1,040 miles per hour.  That's how fast the earth is spinning right now.  And you wondered why you're feeling a little dizzy these days.  I think it's worth reminding ourselves that the earth has always been spinning at an astounding clip, yet, thanks to gravity, we've seldom taken notice.    

So why is it that we feel like our feet have left the ground these days?  Certainly, there's no shortage of gravitas.  And maybe--ironically--that's part of the reason we feel imbalanced.  Shootings. Politics.  Oppressive heat.  So much heavy stuff to take in. No wonder we are disoriented.

On Christmas Eve in 1968, I was poking at gifts under the tree, unable to contain my seven-year-old enthusiasm for the what ifs that lay under wraps.  At that same time, the Apollo 8 astronauts were getting their first look (actually, anyone's first look) at Earth from the surface of the Moon.   Pilot Jim Lovell, upon taking it all in, said this about the sight: "The vast loneliness is awe-inspiring and makes you realize just what you have back there on Earth."

Neil Degrasse Tyson talks about the transmission of that first image of earth as being the very moment when the environmental movement was born.  Taken aback by the beauty of their planet, humans were overwhelmed by a deep desire to tend to that lovely home.

And so, I stare at the image above.  Look at it long and hard.  And my heart softens again, its pace slowing down.  I stare at that image and let my head fill with wonder, amazed that so many beautiful things--people and plants and animals and micro-organisms and, yes, I realize I'm starting to sound like a song by that cheesy 70s band, America--are held together upon its surface by equal and equally invisible forces of gravity and love and hope and desire.

The more I stare at this image, the more ground I feel below my feet.  I notice a sloughing of both fear and its unwelcomed cousin, hopelessness.
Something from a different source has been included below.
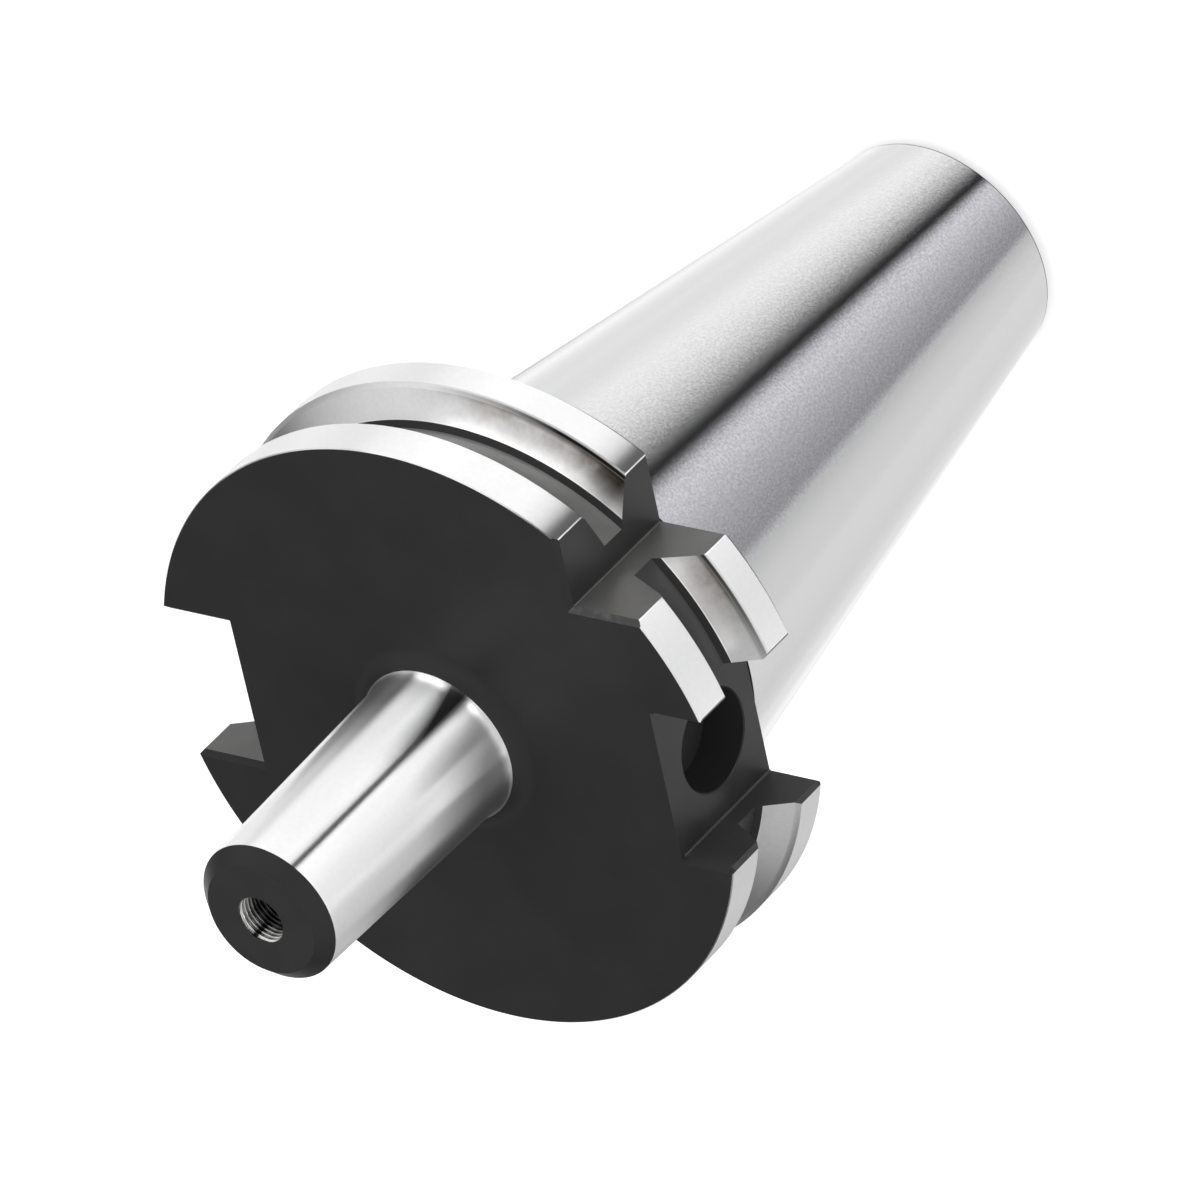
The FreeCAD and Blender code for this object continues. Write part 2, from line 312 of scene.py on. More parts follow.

Hidden in this image, I start to realize, is a powerful antidote to a summer filled with so many hard and furious things.  I stare at my home, this single thing holding a trillion other things in its wide and capable arms, whispering to us that our feet are, in fact, on the ground, and we are, in fact, still together, holding fast against the odds.

And I realize, once again, "just what I have back here on Earth."And that it's most certainly worth fighting for.